**WHAT IS NEEDED**:
Extract every line that contains the string "from".

**INFORMATION PROVIDED**:
┌────────

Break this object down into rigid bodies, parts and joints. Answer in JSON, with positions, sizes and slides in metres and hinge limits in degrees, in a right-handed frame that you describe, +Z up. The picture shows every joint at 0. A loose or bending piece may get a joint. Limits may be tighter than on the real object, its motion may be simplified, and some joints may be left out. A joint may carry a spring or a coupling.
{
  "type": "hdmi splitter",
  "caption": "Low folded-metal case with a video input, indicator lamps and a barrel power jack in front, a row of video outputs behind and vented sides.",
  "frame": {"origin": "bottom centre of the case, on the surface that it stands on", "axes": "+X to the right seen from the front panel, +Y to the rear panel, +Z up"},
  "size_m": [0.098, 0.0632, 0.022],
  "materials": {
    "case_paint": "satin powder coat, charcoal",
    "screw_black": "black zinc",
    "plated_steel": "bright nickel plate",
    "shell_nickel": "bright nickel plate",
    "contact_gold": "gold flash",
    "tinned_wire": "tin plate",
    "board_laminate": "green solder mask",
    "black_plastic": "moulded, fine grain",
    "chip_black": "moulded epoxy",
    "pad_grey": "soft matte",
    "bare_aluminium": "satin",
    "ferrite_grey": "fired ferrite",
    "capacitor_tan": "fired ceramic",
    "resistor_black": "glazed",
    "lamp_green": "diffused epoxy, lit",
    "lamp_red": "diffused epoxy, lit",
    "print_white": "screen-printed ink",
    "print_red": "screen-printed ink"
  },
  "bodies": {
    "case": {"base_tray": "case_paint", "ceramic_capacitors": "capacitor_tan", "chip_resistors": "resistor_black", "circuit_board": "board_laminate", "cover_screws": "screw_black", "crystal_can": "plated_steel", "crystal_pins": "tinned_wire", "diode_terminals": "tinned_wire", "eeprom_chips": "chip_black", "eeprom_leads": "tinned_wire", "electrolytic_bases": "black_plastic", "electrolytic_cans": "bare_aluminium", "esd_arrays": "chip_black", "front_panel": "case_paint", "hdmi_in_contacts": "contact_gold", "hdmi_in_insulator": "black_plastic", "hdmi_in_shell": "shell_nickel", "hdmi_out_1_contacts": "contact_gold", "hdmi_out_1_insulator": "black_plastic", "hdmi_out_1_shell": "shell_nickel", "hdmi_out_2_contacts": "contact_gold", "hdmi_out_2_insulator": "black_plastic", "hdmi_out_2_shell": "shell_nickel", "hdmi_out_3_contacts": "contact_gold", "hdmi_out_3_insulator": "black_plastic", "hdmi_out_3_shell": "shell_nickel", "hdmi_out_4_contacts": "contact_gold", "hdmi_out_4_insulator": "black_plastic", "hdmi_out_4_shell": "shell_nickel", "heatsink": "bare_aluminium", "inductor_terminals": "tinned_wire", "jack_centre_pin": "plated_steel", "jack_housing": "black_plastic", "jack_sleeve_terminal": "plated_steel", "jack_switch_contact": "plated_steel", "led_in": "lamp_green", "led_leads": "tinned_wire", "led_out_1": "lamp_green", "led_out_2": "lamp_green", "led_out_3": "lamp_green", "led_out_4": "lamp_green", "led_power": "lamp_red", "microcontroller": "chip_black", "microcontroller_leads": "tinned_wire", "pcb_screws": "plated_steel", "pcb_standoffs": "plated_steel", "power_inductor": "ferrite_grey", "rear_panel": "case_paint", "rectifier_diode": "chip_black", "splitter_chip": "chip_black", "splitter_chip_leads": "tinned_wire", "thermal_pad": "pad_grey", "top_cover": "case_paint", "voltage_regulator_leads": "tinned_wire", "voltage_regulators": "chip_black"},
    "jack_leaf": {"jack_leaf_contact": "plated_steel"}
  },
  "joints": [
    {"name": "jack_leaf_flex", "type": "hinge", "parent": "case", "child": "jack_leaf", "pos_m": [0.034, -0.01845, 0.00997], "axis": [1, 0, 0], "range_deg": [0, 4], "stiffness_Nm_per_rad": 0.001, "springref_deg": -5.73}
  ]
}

└────────
┌────────

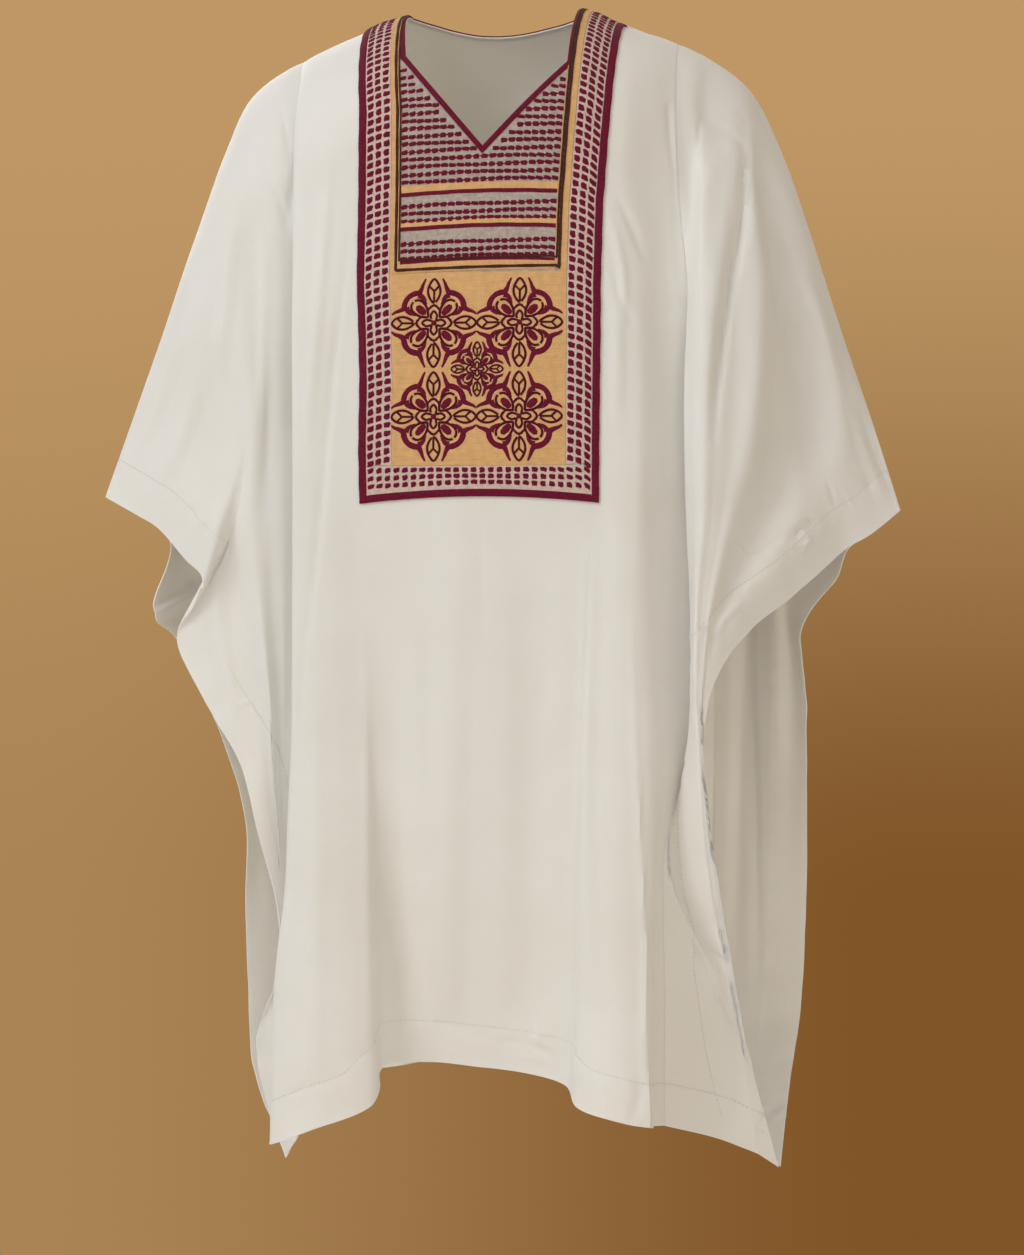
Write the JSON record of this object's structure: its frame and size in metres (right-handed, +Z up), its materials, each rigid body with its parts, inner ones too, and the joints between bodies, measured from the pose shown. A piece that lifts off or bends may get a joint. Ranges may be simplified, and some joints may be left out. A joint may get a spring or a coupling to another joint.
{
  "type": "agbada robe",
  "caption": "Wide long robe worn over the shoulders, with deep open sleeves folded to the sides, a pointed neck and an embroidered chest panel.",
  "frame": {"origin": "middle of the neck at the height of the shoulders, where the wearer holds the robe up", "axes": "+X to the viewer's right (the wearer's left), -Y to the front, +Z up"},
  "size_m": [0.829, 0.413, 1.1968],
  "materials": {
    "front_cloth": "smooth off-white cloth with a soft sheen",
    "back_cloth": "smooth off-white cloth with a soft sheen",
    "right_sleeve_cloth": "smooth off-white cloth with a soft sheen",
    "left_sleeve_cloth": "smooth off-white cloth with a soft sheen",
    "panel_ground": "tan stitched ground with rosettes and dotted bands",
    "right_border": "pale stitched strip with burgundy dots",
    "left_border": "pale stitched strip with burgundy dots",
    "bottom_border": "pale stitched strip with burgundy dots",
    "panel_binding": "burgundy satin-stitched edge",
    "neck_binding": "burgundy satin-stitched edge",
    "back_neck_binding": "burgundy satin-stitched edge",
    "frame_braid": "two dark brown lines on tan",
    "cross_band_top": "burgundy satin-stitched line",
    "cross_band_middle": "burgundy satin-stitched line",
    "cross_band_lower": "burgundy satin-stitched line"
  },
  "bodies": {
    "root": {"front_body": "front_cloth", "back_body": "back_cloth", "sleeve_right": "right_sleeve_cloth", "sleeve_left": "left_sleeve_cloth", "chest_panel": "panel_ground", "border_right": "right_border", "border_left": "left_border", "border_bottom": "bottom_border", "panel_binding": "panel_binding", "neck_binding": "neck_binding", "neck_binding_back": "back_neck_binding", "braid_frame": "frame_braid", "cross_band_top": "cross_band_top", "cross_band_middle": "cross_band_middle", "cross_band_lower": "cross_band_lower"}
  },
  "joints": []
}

└────────
┌────────

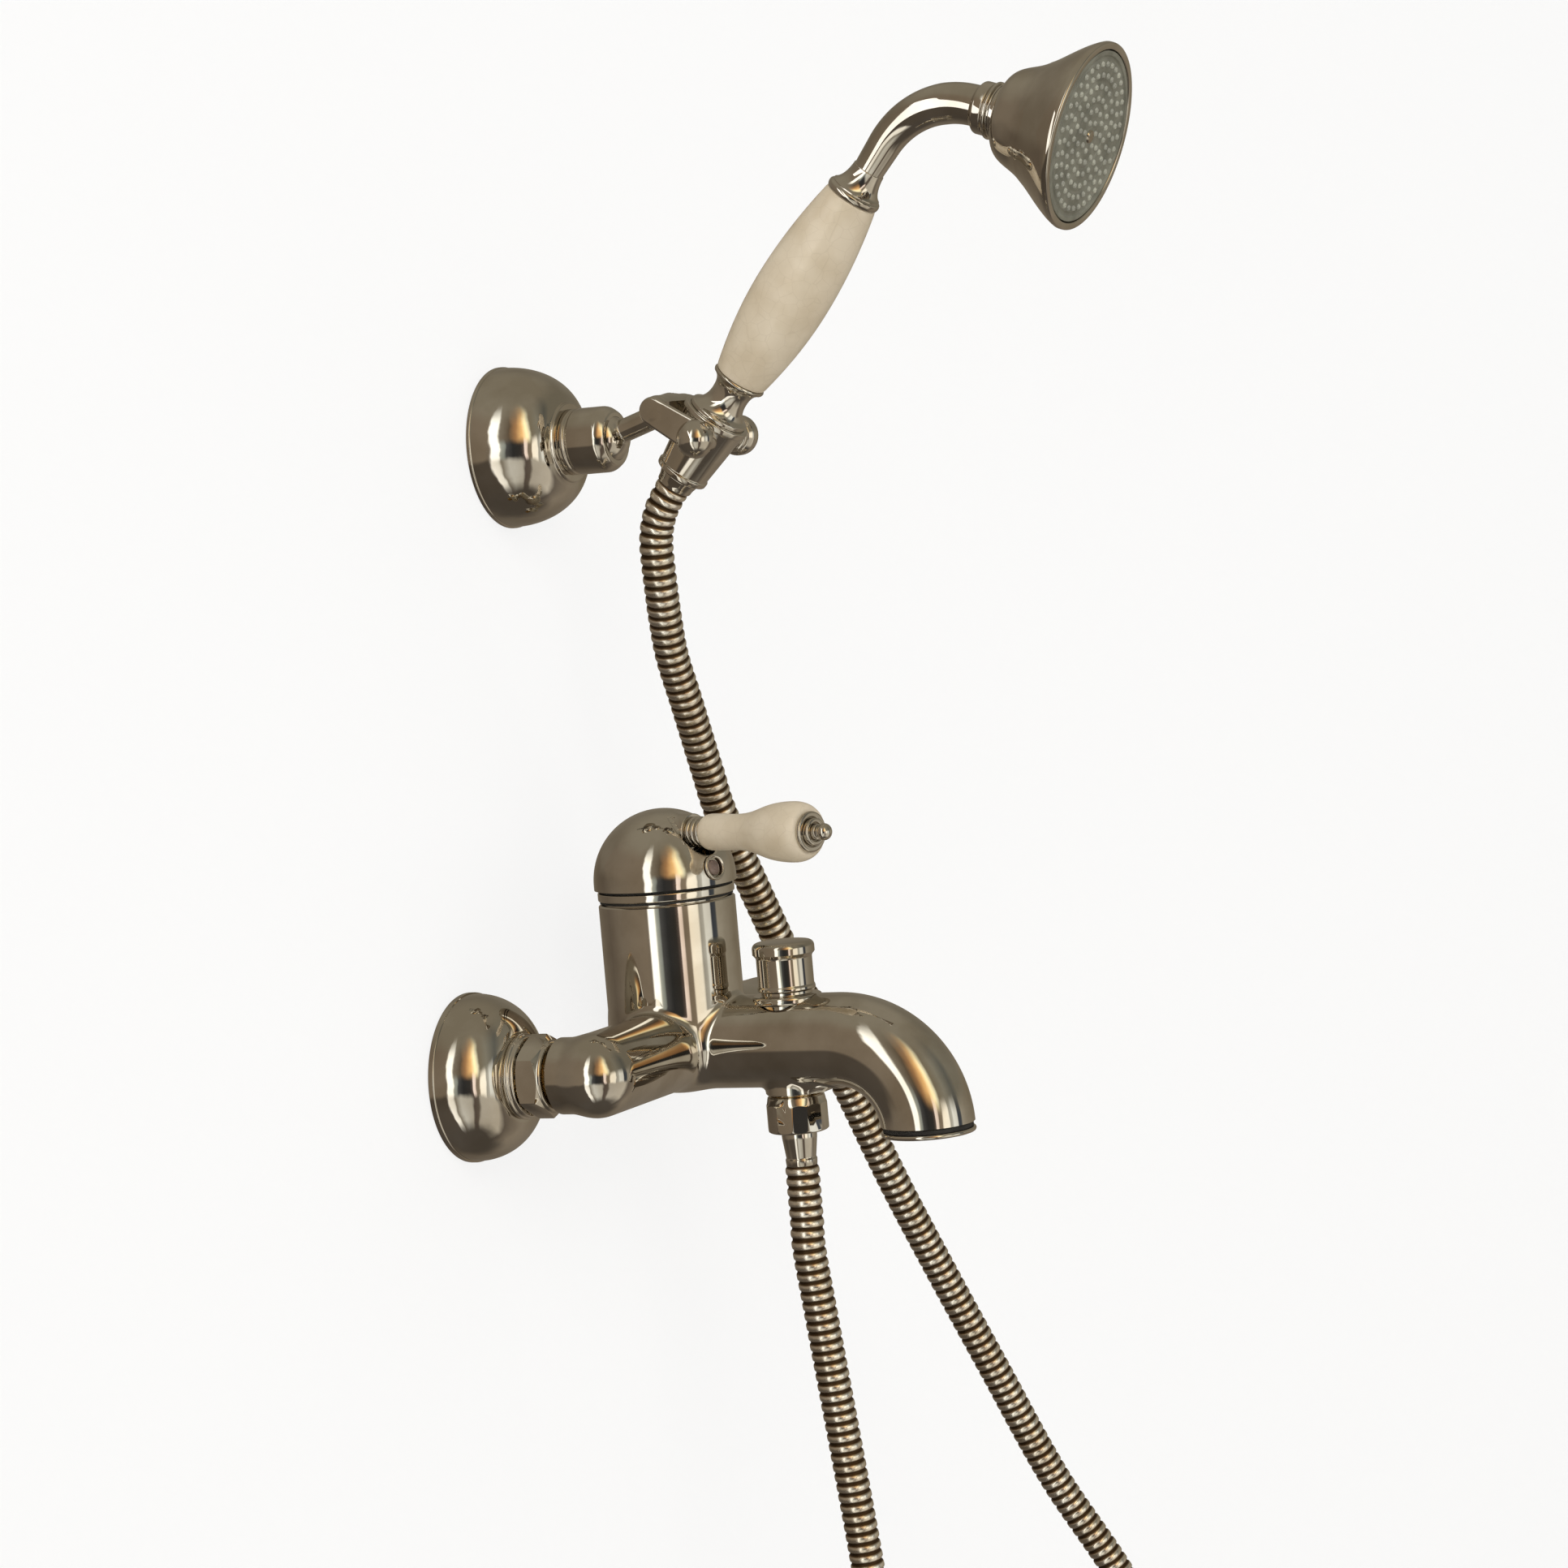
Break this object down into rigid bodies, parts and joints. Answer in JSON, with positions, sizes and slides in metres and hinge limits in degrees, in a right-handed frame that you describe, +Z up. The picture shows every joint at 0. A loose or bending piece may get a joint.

└────────

**OUTPUT FOR THIS EXERCISE**:
  "frame": {"origin": "bottom centre of the case, on the surface that it stands on", "axes": "+X to the right seen from the front panel, +Y to the rear panel, +Z up"},
Write the JSON record of this object's structure: its frame and size in metres (right-handed, +Z up), its materials, each rigid body with its parts, inner ones too, and the joints between bodies, measured from the pose shown. A piece that lifts off or bends may get a joint. Ranges may be simplified, and some joints may be left out. A joint may get a spring or a coupling to another joint.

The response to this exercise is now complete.